*Stated problem*.
Give back the entire listing verbatim.

*Stored data*.

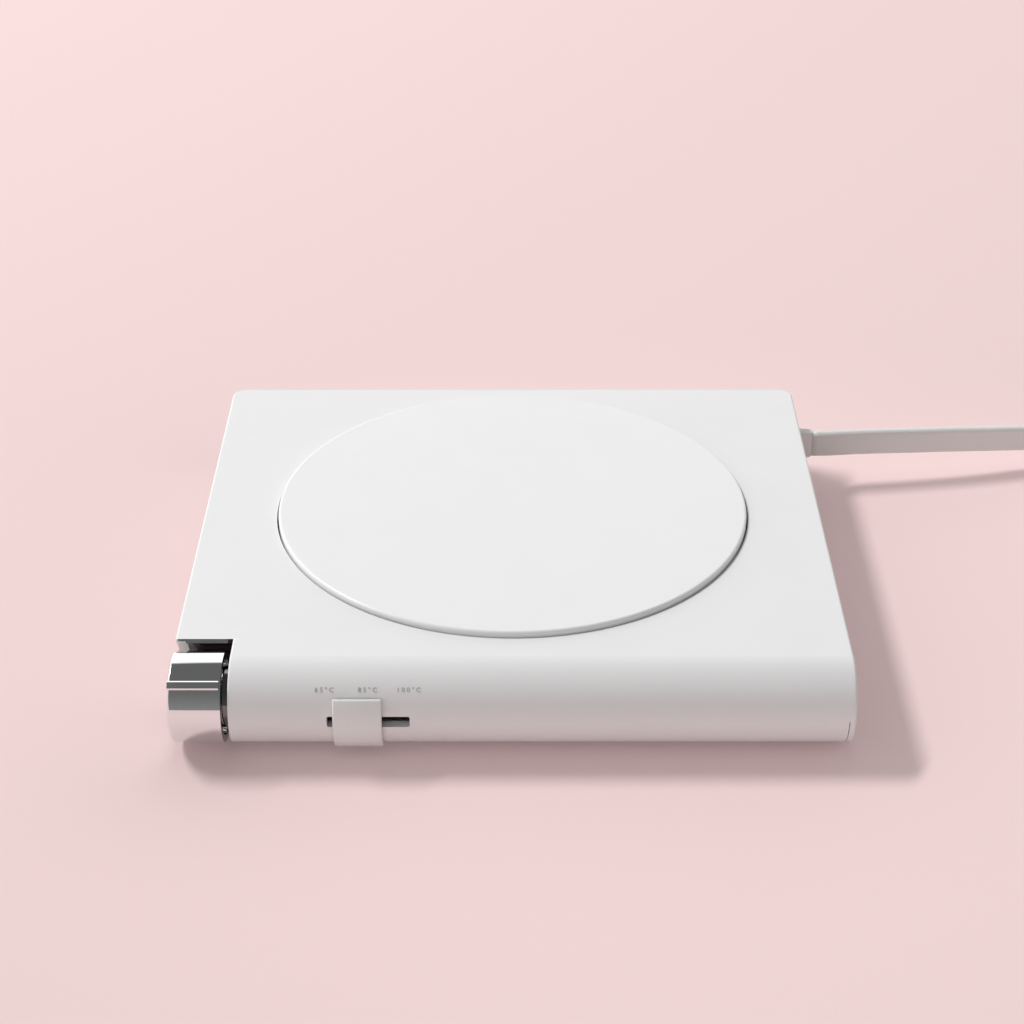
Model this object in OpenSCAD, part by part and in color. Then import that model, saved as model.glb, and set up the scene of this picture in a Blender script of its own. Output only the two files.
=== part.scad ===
// Electric mug warmer: a low square body with a round warming plate, a chromed
// power knob set in its front left corner, a temperature slider that wraps
// round its bullnose front, and a flat mains cord.
// Frame: millimetres, +Z up, -Y is the front. The origin is the middle of the
// footprint, on the surface that the feet stand on.

/* [Body] */
// Width of the body
body_w = 130.6; // [120:0.2:136]
// Depth of the body, bullnose included
body_d = 120; // [120:1:124]
// Thickness of the body; the front edge is a full round of half this
body_h = 18; // [18:0.5:19]
// Wall of the moulded casings
wall = 2; // [1.8:0.1:2.2]
// Radius of the upright corners at the back
corner_r = 3; // [2:0.5:5]
// Rounding of the long edges
edge_r = 0.5; // [0.3:0.1:0.8]

/* [Warming plate] */
// Diameter of the opening in the top
opening_d = 100; // [94:1:100]
// Gap between the plate and its opening, all round
plate_gap = 0.35; // [0.2:0.05:0.5]
// How far the plate stands above the top
plate_rise = 1.2; // [0.6:0.1:1.6]
// How far the plate's middle lies behind the body's middle
plate_y = 5; // [4:0.5:6]

/* [Power knob] */
// Diameter of the chromed roller
knob_d = 17.6; // [17:0.1:17.8]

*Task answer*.
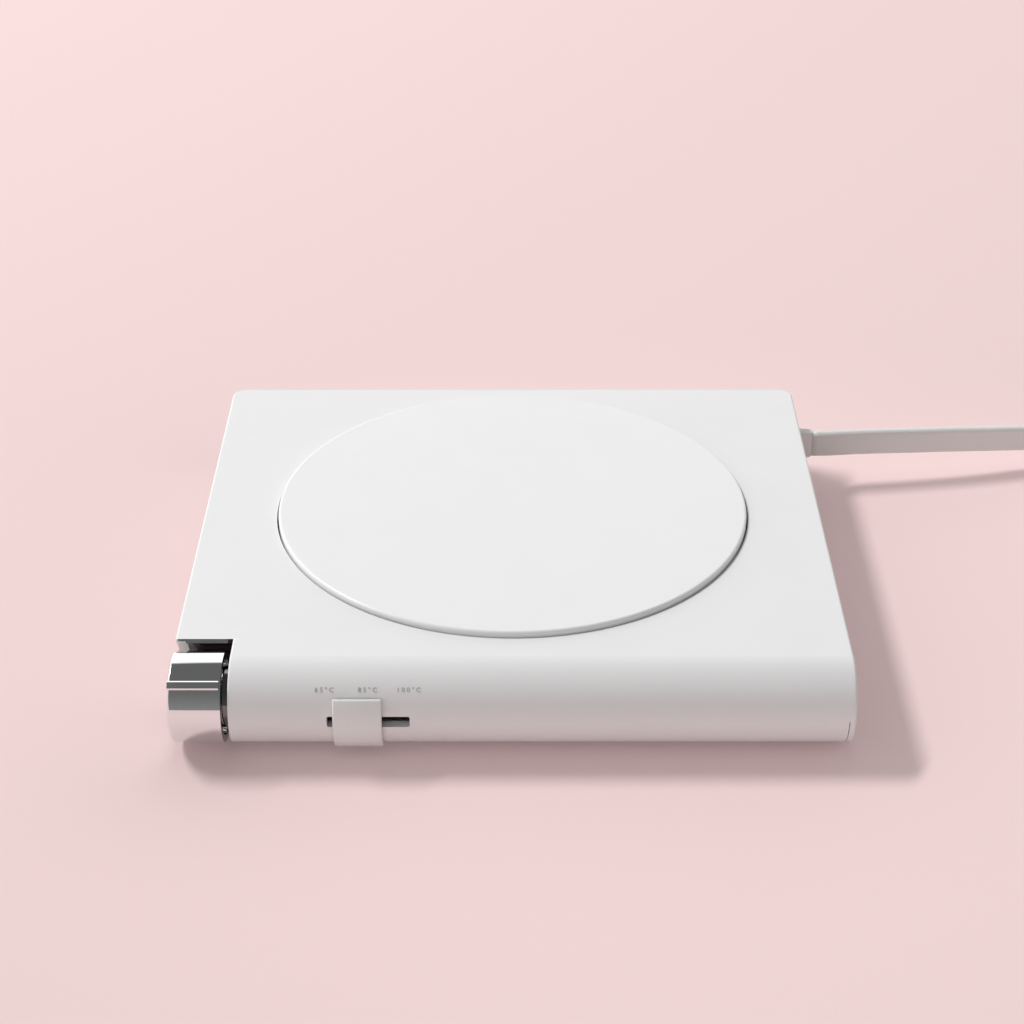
Model this object in OpenSCAD, part by part and in color. Then import that model, saved as model.glb, and set up the scene of this picture in a Blender script of its own. Output only the two files.
=== part.scad ===
// Electric mug warmer: a low square body with a round warming plate, a chromed
// power knob set in its front left corner, a temperature slider that wraps
// round its bullnose front, and a flat mains cord.
// Frame: millimetres, +Z up, -Y is the front. The origin is the middle of the
// footprint, on the surface that the feet stand on.

/* [Body] */
// Width of the body
body_w = 130.6; // [120:0.2:136]
// Depth of the body, bullnose included
body_d = 120; // [120:1:124]
// Thickness of the body; the front edge is a full round of half this
body_h = 18; // [18:0.5:19]
// Wall of the moulded casings
wall = 2; // [1.8:0.1:2.2]
// Radius of the upright corners at the back
corner_r = 3; // [2:0.5:5]
// Rounding of the long edges
edge_r = 0.5; // [0.3:0.1:0.8]

/* [Warming plate] */
// Diameter of the opening in the top
opening_d = 100; // [94:1:100]
// Gap between the plate and its opening, all round
plate_gap = 0.35; // [0.2:0.05:0.5]
// How far the plate stands above the top
plate_rise = 1.2; // [0.6:0.1:1.6]
// How far the plate's middle lies behind the body's middle
plate_y = 5; // [4:0.5:6]

/* [Power knob] */
// Diameter of the chromed roller
knob_d = 17.6; // [17:0.1:17.8]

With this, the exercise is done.